Maybe not. That first set of headlines was from an earlier “epidemic” of sudden accelerations thought to be caused by Ford automobiles. The second set was blamed on Audi.
These sudden — then called “unintended” — accelerations happened in the mid-1980s to early 1990s. They were so popular that CBS’s 60 Minutes, in a now infamous segment, “televised a sensational demonstration in which a rigged Audi 5000 was coaxed into accelerating without any hint of pressure on the gas pedal.” They later had to issue a “correction.”

Complaints of unintended acceleration to the National Highway Traffic Safety Administration (NHTSA) were not unusual and were associated with cars of almost every make and model. But after the media reported a cluster of accidents involving first Fords, then Audis, more complaints about those cars were subsequently received.

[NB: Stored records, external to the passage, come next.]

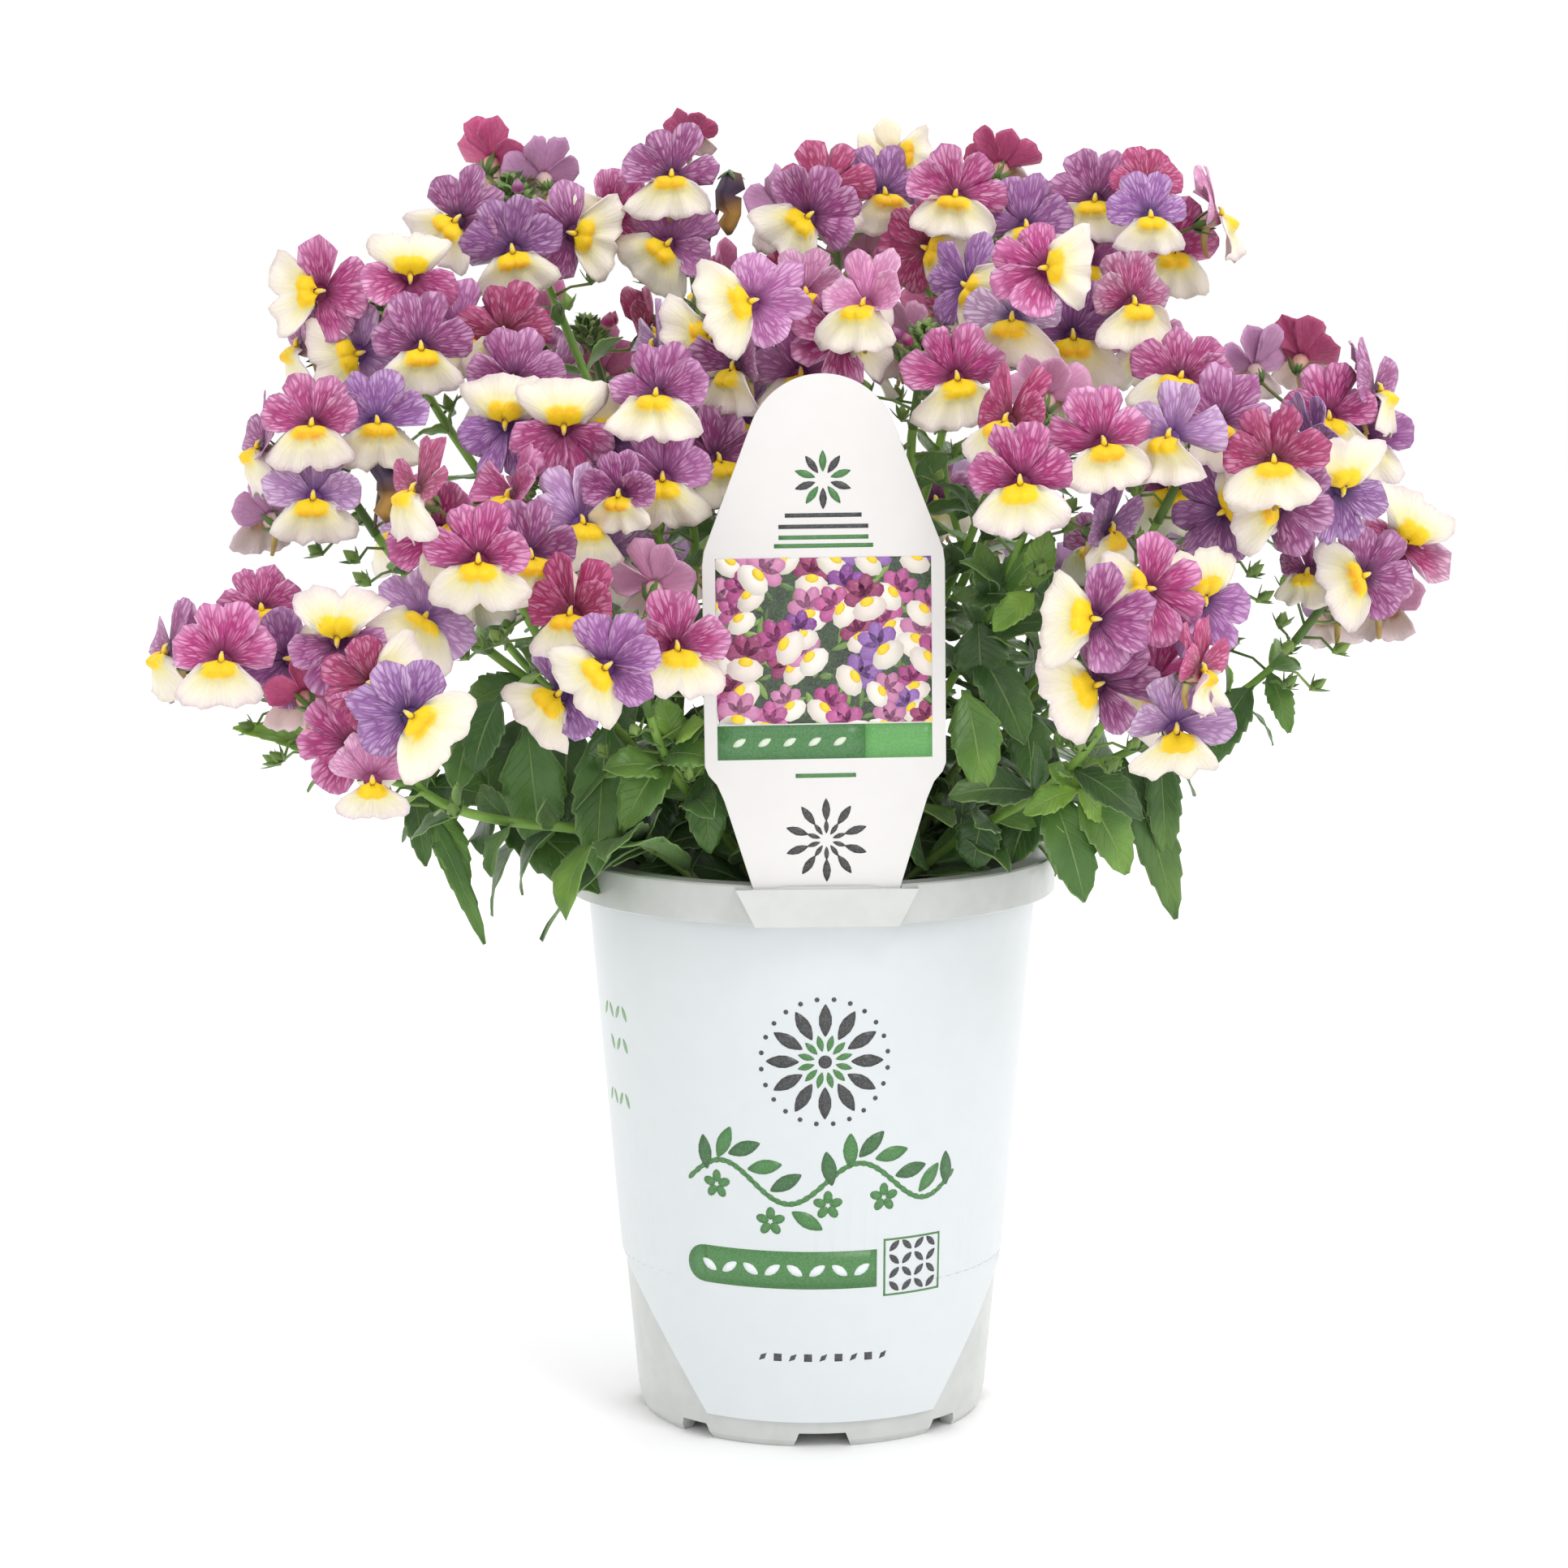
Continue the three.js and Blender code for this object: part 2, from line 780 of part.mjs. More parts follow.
function tag() {
  const low = POT_HEIGHT - RIM_DEPTH + POCKET.floor + 0.5;
  const rim = POT_HEIGHT - 1;
  const shape = new THREE.Shape();
  shape.moveTo(-TAG_TAB_HALF + 1.2, low);
  shape.lineTo(TAG_TAB_HALF - 1.2, low);
  shape.lineTo(TAG_TAB_HALF, rim);
  shape.lineTo(TAG_HIP_HALF, TAG_HIP);
  shape.lineTo(TAG_HALF, TAG_WAIST);
  shape.lineTo(TAG_HALF, TAG_SHOULDER);
  shape.absarc(0, TAG_TOP - TAG_ARCH, TAG_ARCH, 0.36, Math.PI - 0.36, false);
  shape.lineTo(-TAG_HALF, TAG_SHOULDER);
  shape.lineTo(-TAG_HALF, TAG_WAIST);
  shape.lineTo(-TAG_HIP_HALF, TAG_HIP);
  shape.lineTo(-TAG_TAB_HALF, rim);
  shape.closePath();
  const plate = { depth: TAG_THICKNESS, bevelEnabled: false, curveSegments: 12 };
  const geometry = new THREE.ExtrudeGeometry(shape, plate).rotateX(Math.PI / 2);
  geometry.translate(0, TAG_THICKNESS / 2, -POT_HEIGHT);
  geometry.rotateY(-degToRad(TAG_LEAN)).translate(0, TAG_Y, POT_HEIGHT);
  return turned(geometry, POT_TURN);
}

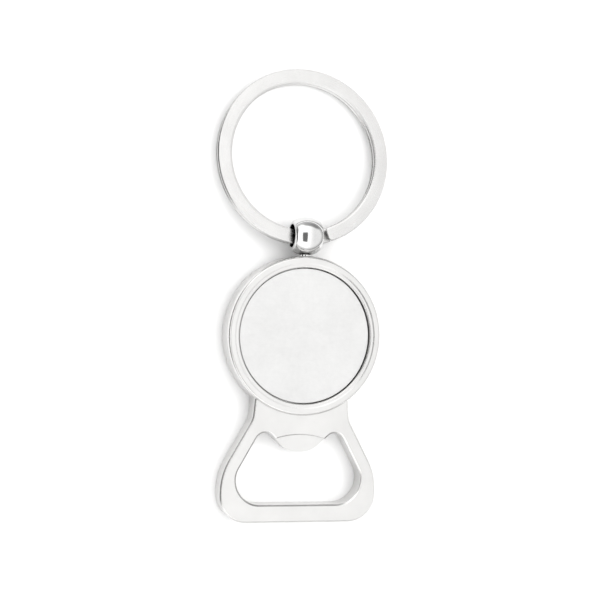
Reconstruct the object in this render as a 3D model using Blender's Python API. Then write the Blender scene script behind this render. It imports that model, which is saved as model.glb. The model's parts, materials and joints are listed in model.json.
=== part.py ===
"""Keychain bottle opener: a die-cast body with a round badge seat and a cap opener, and a split ring
that hangs in a ball swivel.

The frame is the body's own: the origin is the centre of the badge on the body's flat back, +X runs
across the body, +Y points from the opener end to the ring, and +Z out of the badge's face. The body
lies on its back. The swivel's ball is thicker than the body, so the ball and the tilted ring reach a
little below the back face, as they do when the whole keychain lies on a table.
"""

import math

import bmesh
import bpy
from mathutils import Matrix, Vector

MM = 0.001
GLUE_GAP = 0.3 * MM  # between the pieces that are stacked and glued in the badge seat

# Badge end of the body: a turned bezel around a shallow seat
BEZEL_RADIUS = 14.9 * MM
BEZEL_HEIGHT = 4.8 * MM
BEZEL_SHOULDER = 3.3 * MM  # height where the outer wall starts to round over
CREST_RADIUS = 13.8 * MM  # the ridge between the rounded outside and the inner bevel
LIP_HEIGHT = 4.25 * MM
LIP_WIDTH = 0.5 * MM
SEAT_FLOOR = 2.5 * MM
BACK_CHAMFER = 0.35 * MM

# What sits in the badge seat
DISC_RADIUS = 12.5 * MM  # a standard 25 mm insert
DISC_THICKNESS = 0.6 * MM
DISC_EDGE = 0.12 * MM
PAD_RADIUS = 9.5 * MM
PAD_THICKNESS = 0.4 * MM
SEAT_RADIUS = DISC_RADIUS + GLUE_GAP
PAD_BOTTOM = SEAT_FLOOR + GLUE_GAP
DISC_BOTTOM = PAD_BOTTOM + PAD_THICKNESS + GLUE_GAP

# Opener end of the body: a flat frame around the opening
PLATE_THICKNESS = 4.0 * MM
PLATE_EDGE = 0.35 * MM  # width of the softened edges
BODY_BOTTOM = -34.83 * MM
BODY_HALF_WIDTH = 15.15 * MM
NECK_HALF_WIDTH = 9.1 * MM
OPENING_BOTTOM = -31.52 * MM
OPENING_TOP = -18.15 * MM
OPENING_HALF_WIDTH = 12.15 * MM
TOOTH_TIP = -21.7 * MM
TOOTH_STEP = 0.8 * MM  # how far the tooth lies below the plate's face
STEP_RADIUS = 15.9 * MM
STEP_TOP = -18.5 * MM
STEP_HALF_WIDTH = 5.6 * MM

# Swivel: a ball with flat sides and an eye along X, on a shank along Y that is peened over inside the bezel
AXIS_Z = BEZEL_HEIGHT / 2
BALL_RADIUS = 3.65 * MM
BALL_GAP = 0.1 * MM  # between the ball and the bezel's wall
BALL_HALF_WIDTH = 2.75 * MM  # from the middle to the flat sides
BALL_SHOULDER = 0.8 * MM  # rounding between the crown and the flat sides
CROWN_ANGLE = math.radians(33)  # how far the crown turns to each side before the shoulder
AXIS_Y = BEZEL_RADIUS + BALL_GAP + BALL_RADIUS
EYE_RADIUS = 2.15 * MM
EYE_MOUTH_ROUNDING = 0.1 * MM
SHANK_RADIUS = 1.0 * MM
SHANK_CLEARANCE = 0.15 * MM
SHANK_ROOT = 2.6 * MM  # how far from the eye's axis the shank joins the ball
FLARE_RADIUS = 1.35 * MM
FLARE_LENGTH = 0.55 * MM
FLARE_EDGE = 0.1 * MM
POCKET_HALF_WIDTH = 1.9 * MM
POCKET_DEPTH_Y = 2.4 * MM
POCKET_FLOOR = 0.8 * MM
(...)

The unintended accelerations were thought to be caused by everything from electromagnetic interference to sticking gas pedals. But the NHTSA investigated and found: “The major cause appears to have been drivers’ unknowingly stepping on the accleratator [sic] instead of the brake pedal.”

1 comment:

  1. Its very interesting to me how Toyota went through the whole chaos changing and trying to make people happy by replacing the car parts, but still wasn't good enough. Hopfully people will take this whole contraverse into consideration and not always put the blame on someone else. Sometimes you just have to look at what you are doing and your surroundings and will get farther ahead. Somestimes being honest and not always seeing it as someone else's fault you will get more in life.